Surrendering to His will is an act of faith:
“No matter how much I may love anyone or anything, God’s feelings and choices and wishes for me and for those I love must DICTATE.
How do I know what His will and choices are? I don’t, always…in black and white. At first, that scared me. I have learned to think it is special that He gave me a mind to think and discern and sort things through. He made me a person, and treats me like one. Jesus Christ puts confidence in me. He must enjoy the learning process. Mistakes must not scare him. He is not threatened by all we must go through to grow in His name.”
But saying ‘Yes’ to His will is not always easy:
“The motto of my life is YES, LORD. Anytime. Anywhere. ‘Yes’ to whatever He wants, wherever He leads. Sometimes I have kind of died inside, saying ‘yes.’ It has meant, ‘God, you can put anything in or take anything out of my life…anything You wish…if you will help me.’”

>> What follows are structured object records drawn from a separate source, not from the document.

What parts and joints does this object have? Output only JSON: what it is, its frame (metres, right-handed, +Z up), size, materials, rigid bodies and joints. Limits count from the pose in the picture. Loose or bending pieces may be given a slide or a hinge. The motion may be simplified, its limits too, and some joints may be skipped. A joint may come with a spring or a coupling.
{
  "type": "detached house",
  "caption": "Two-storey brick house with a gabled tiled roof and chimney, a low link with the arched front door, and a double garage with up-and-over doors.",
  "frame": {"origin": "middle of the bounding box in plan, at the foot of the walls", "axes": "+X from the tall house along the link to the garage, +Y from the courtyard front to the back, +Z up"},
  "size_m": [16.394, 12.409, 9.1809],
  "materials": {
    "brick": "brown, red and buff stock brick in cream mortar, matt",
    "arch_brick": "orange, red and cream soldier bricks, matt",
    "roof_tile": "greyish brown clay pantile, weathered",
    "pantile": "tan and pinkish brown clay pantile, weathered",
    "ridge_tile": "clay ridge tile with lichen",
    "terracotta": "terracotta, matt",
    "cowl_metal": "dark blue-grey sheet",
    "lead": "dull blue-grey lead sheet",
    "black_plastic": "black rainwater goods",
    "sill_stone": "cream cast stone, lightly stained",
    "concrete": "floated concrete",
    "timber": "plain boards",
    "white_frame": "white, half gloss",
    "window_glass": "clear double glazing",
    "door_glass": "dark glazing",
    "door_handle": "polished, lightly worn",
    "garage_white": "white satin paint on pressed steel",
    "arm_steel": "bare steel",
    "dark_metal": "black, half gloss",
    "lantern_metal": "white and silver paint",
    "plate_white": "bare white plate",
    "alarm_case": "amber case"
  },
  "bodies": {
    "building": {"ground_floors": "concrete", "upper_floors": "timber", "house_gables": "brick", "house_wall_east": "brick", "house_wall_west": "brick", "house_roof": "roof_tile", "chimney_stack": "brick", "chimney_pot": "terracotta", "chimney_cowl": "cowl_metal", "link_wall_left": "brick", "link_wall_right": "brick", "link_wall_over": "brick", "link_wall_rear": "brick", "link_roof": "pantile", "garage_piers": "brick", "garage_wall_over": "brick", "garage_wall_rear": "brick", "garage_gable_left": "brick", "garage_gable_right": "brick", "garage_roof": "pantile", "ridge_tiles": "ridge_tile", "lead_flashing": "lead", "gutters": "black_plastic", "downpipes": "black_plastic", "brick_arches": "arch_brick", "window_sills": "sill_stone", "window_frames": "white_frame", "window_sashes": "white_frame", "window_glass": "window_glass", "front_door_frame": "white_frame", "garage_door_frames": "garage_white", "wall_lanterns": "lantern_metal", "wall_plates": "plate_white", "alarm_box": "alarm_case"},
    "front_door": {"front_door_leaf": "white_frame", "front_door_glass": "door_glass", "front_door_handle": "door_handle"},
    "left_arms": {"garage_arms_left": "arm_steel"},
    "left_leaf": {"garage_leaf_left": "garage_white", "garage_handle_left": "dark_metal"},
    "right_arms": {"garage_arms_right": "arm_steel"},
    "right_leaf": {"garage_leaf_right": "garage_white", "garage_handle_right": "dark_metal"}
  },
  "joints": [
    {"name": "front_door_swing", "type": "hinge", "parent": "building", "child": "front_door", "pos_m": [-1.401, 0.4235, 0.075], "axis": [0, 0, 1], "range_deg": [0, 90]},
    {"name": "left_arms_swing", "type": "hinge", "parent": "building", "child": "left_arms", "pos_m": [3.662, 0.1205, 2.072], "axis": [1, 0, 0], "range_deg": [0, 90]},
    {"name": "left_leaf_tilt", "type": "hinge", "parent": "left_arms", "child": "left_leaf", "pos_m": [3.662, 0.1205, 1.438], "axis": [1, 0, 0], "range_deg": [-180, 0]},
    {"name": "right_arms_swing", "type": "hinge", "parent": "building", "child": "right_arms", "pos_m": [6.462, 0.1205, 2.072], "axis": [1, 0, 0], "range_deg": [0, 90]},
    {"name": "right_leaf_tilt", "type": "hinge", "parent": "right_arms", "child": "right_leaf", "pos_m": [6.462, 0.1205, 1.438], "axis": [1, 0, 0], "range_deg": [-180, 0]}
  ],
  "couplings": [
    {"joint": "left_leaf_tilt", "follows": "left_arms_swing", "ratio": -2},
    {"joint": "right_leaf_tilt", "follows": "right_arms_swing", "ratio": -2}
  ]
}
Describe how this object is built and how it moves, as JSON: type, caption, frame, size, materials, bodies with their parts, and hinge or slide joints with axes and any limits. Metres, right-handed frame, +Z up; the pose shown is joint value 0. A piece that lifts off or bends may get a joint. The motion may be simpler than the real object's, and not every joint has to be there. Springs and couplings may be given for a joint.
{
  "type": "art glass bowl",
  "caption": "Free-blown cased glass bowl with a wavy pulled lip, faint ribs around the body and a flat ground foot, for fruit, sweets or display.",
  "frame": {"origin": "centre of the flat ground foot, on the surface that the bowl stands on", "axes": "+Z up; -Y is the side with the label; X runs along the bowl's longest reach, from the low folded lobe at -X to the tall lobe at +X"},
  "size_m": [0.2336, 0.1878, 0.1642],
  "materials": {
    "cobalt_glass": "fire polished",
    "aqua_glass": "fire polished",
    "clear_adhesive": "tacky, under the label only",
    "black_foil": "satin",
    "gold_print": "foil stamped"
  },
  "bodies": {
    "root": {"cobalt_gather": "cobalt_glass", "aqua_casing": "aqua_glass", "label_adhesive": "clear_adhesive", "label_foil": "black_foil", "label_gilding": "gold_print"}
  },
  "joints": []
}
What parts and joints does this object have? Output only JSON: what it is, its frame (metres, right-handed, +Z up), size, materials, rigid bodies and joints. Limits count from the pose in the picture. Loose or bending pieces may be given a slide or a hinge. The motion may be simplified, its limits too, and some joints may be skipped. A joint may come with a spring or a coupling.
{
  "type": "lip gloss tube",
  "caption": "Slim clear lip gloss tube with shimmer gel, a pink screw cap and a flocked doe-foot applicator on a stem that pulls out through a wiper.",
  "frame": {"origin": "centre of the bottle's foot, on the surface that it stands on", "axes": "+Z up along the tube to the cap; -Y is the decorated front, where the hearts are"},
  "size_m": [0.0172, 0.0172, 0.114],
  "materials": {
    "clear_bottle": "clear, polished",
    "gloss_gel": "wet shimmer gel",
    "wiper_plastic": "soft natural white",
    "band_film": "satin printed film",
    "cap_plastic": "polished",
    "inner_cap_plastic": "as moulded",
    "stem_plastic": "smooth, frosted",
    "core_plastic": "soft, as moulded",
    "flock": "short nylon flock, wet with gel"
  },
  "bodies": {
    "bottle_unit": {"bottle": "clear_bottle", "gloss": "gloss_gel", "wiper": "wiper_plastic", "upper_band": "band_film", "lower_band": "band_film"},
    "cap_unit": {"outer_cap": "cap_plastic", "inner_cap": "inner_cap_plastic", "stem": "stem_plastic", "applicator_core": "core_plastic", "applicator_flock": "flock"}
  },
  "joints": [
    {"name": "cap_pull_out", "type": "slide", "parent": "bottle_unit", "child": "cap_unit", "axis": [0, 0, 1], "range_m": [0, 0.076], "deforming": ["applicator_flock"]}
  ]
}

Whenever you grow weary, consider praying this:
“I feel tired of pain and mountains and grayer skies. I so long for brighter, more brilliant tomorrows…yet I know there is climbing to do yet to reach the peaks, and I’m wondering, God, can You help me keep pushing?”

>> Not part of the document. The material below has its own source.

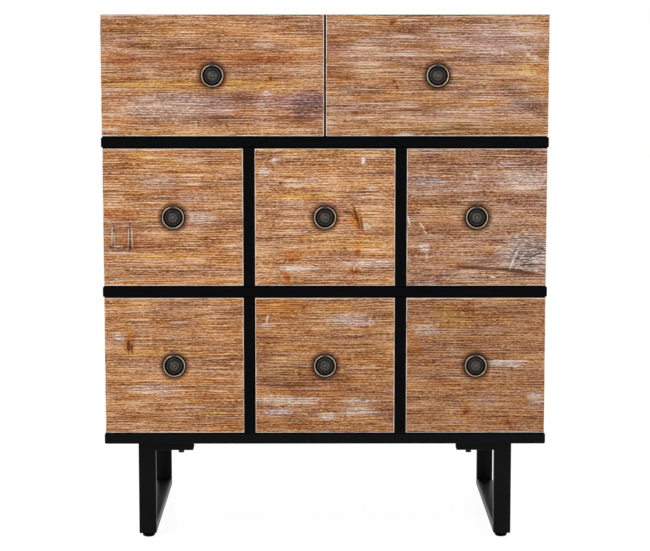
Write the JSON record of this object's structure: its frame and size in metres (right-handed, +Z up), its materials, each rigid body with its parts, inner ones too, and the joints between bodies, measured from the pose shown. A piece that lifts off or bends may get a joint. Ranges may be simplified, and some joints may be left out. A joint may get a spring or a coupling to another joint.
{
  "type": "chest of drawers",
  "caption": "Chest of drawers with black boards, limed fir fronts, hanging ring pulls and welded steel loop legs on levelling feet.",
  "frame": {"origin": "on the floor under the middle of the whole object's box, drawer pulls included", "axes": "+Z up, -Y out of the drawer fronts towards a person who opens them, +X to that person's right"},
  "size_m": [0.76, 0.4262, 0.906],
  "materials": {
    "black_board": "black lacquered board, satin",
    "limed_fir": "brushed fir with a white limed grain, matt",
    "drawer_wood": "plain pale wood, matt",
    "hardboard": "brown hardboard, matt",
    "dowel_beech": "bare beech",
    "black_steel": "black powder coat, satin",
    "screw_steel": "dark oiled steel",
    "foot_plastic": "black moulded plastic, matt",
    "dark_bronze": "dark bronzed brass with rubbed ridges",
    "antique_brass": "antique brass wire"
  },
  "bodies": {
    "case": {"bottom_board": "black_board", "top_board": "black_board", "lower_shelf": "black_board", "upper_shelf": "black_board", "left_side": "black_board", "right_side": "black_board", "back_panel": "hardboard", "top_divider": "black_board", "middle_divider_left": "black_board", "middle_divider_right": "black_board", "bottom_divider_left": "black_board", "bottom_divider_right": "black_board", "case_dowels": "dowel_beech", "left_leg_frame": "black_steel", "right_leg_frame": "black_steel", "leg_fasteners": "screw_steel"},
    "drawer_top_left": {"drawer_front_top_left": "limed_fir", "drawer_box_top_left": "drawer_wood", "drawer_bottom_top_left": "drawer_wood", "pull_plate_top_left": "dark_bronze"},
    "ring_top_left": {"pull_ring_top_left": "antique_brass"},
    "drawer_top_right": {"drawer_front_top_right": "limed_fir", "drawer_box_top_right": "drawer_wood", "drawer_bottom_top_right": "drawer_wood", "pull_plate_top_right": "dark_bronze"},
    "ring_top_right": {"pull_ring_top_right": "antique_brass"},
    "drawer_middle_left": {"drawer_front_middle_left": "limed_fir", "drawer_box_middle_left": "drawer_wood", "drawer_bottom_middle_left": "drawer_wood", "pull_plate_middle_left": "dark_bronze"},
    "ring_middle_left": {"pull_ring_middle_left": "antique_brass"},
    "drawer_middle_centre": {"drawer_front_middle_centre": "limed_fir", "drawer_box_middle_centre": "drawer_wood", "drawer_bottom_middle_centre": "drawer_wood", "pull_plate_middle_centre": "dark_bronze"},
    "ring_middle_centre": {"pull_ring_middle_centre": "antique_brass"},
    "drawer_middle_right": {"drawer_front_middle_right": "limed_fir", "drawer_box_middle_right": "drawer_wood", "drawer_bottom_middle_right": "drawer_wood", "pull_plate_middle_right": "dark_bronze"},
    "ring_middle_right": {"pull_ring_middle_right": "antique_brass"},
    "drawer_bottom_left": {"drawer_front_bottom_left": "limed_fir", "drawer_box_bottom_left": "drawer_wood", "drawer_bottom_bottom_left": "drawer_wood", "pull_plate_bottom_left": "dark_bronze"},
    "ring_bottom_left": {"pull_ring_bottom_left": "antique_brass"},
    "drawer_bottom_centre": {"drawer_front_bottom_centre": "limed_fir", "drawer_box_bottom_centre": "drawer_wood", "drawer_bottom_bottom_centre": "drawer_wood", "pull_plate_bottom_centre": "dark_bronze"},
    "ring_bottom_centre": {"pull_ring_bottom_centre": "antique_brass"},
    "drawer_bottom_right": {"drawer_front_bottom_right": "limed_fir", "drawer_box_bottom_right": "drawer_wood", "drawer_bottom_bottom_right": "drawer_wood", "pull_plate_bottom_right": "dark_bronze"},
    "ring_bottom_right": {"pull_ring_bottom_right": "antique_brass"},
    "foot_front_left": {"foot_front_left": "foot_plastic"},
    "foot_front_right": {"foot_front_right": "foot_plastic"},
    "foot_rear_left": {"foot_rear_left": "foot_plastic"},
    "foot_rear_right": {"foot_rear_right": "foot_plastic"}
  },
  "joints": [
    {"name": "drawer_top_left_slide", "type": "slide", "parent": "case", "child": "drawer_top_left", "axis": [0, -1, 0], "range_m": [0, 0.3]},
    {"name": "ring_top_left_swing", "type": "hinge", "parent": "drawer_top_left", "child": "ring_top_left", "pos_m": [-0.1903, -0.2103, 0.82125], "axis": [-1, 0, 0], "range_deg": [0, 180]},
    {"name": "drawer_top_right_slide", "type": "slide", "parent": "case", "child": "drawer_top_right", "axis": [0, -1, 0], "range_m": [0, 0.3]},
    {"name": "ring_top_right_swing", "type": "hinge", "parent": "drawer_top_right", "child": "ring_top_right", "pos_m": [0.1903, -0.2103, 0.82125], "axis": [-1, 0, 0], "range_deg": [0, 180]},
    {"name": "drawer_middle_left_slide", "type": "slide", "parent": "case", "child": "drawer_middle_left", "axis": [0, -1, 0], "range_m": [0, 0.3]},
    {"name": "ring_middle_left_swing", "type": "hinge", "parent": "drawer_middle_left", "child": "ring_middle_left", "pos_m": [-0.25867, -0.2103, 0.58085], "axis": [-1, 0, 0], "range_deg": [0, 180]},
    {"name": "drawer_middle_centre_slide", "type": "slide", "parent": "case", "child": "drawer_middle_centre", "axis": [0, -1, 0], "range_m": [0, 0.3]},
    {"name": "ring_middle_centre_swing", "type": "hinge", "parent": "drawer_middle_centre", "child": "ring_middle_centre", "pos_m": [0, -0.2103, 0.58085], "axis": [-1, 0, 0], "range_deg": [0, 180]},
    {"name": "drawer_middle_right_slide", "type": "slide", "parent": "case", "child": "drawer_middle_right", "axis": [0, -1, 0], "range_m": [0, 0.3]},
    {"name": "ring_middle_right_swing", "type": "hinge", "parent": "drawer_middle_right", "child": "ring_middle_right", "pos_m": [0.25867, -0.2103, 0.58085], "axis": [-1, 0, 0], "range_deg": [0, 180]},
    {"name": "drawer_bottom_left_slide", "type": "slide", "parent": "case", "child": "drawer_bottom_left", "axis": [0, -1, 0], "range_m": [0, 0.3]},
    {"name": "ring_bottom_left_swing", "type": "hinge", "parent": "drawer_bottom_left", "child": "ring_bottom_left", "pos_m": [-0.25867, -0.2103, 0.32545], "axis": [-1, 0, 0], "range_deg": [0, 180]},
    {"name": "drawer_bottom_centre_slide", "type": "slide", "parent": "case", "child": "drawer_bottom_centre", "axis": [0, -1, 0], "range_m": [0, 0.3]},
    {"name": "ring_bottom_centre_swing", "type": "hinge", "parent": "drawer_bottom_centre", "child": "ring_bottom_centre", "pos_m": [0, -0.2103, 0.32545], "axis": [-1, 0, 0], "range_deg": [0, 180]},
    {"name": "drawer_bottom_right_slide", "type": "slide", "parent": "case", "child": "drawer_bottom_right", "axis": [0, -1, 0], "range_m": [0, 0.3]},
    {"name": "ring_bottom_right_swing", "type": "hinge", "parent": "drawer_bottom_right", "child": "ring_bottom_right", "pos_m": [0.25867, -0.2103, 0.32545], "axis": [-1, 0, 0], "range_deg": [0, 180]},
    {"name": "foot_front_left_turn", "type": "hinge", "parent": "case", "child": "foot_front_left", "pos_m": [-0.3085, -0.16935, 0.009], "axis": [0, 0, 1], "continuous": true},
    {"name": "foot_front_right_turn", "type": "hinge", "parent": "case", "child": "foot_front_right", "pos_m": [0.3085, -0.16935, 0.009], "axis": [0, 0, 1], "continuous": true},
    {"name": "foot_rear_left_turn", "type": "hinge", "parent": "case", "child": "foot_rear_left", "pos_m": [-0.3085, 0.17565, 0.009], "axis": [0, 0, 1], "continuous": true},
    {"name": "foot_rear_right_turn", "type": "hinge", "parent": "case", "child": "foot_rear_right", "pos_m": [0.3085, 0.17565, 0.009], "axis": [0, 0, 1], "continuous": true}
  ]
}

And remember that God always heals:
“that God always heals (but sometimes by death –)
that God’s ways are not ours.
His ways are right, more strong and wise.
Time reveals that.
And maybe ‘acceptance with joy,’
Healing of attitudes,
A sturdy spirit,
Is the truest healing of all.”
And that He can make something beautiful out of all our pain, confusion and messiness:
“Something beautiful, something good.
All my confusion He understood.
All I had to offer Him was brokenness and strife —
but He made something beautiful of my life.”
As written on her website, “Ann Kiemel penned her first book, I’m Out to Change My World (1974), in her twenties. Millions of readers were moved by her simple faith and her desire to share Jesus in everyday, divine appointments. Despite the lack of any formal publicity, her first book became a bestseller through word-of-mouth.”
“Although Ann shared the stage with some of the most well-known and influential Authors and Speakers in the world, she is remembered most by her humble presentation. Quietly seated on a stool in the middle of a large platform, she would begin…’Hi, I’m Ann. I am one simple woman in the world. I have never shaken hands with the President. I cry. Sometimes I am insecure. I am only one, but I have come tonight to tell you I am one… and Jesus and I and love are out to change the world.'”
Ann is the author of 17 best selling books, including I Gave God Time (1982), Taste of Tears Touch of God (1984), Struggling for Wholeness (1986) and Seduced by Success (1998).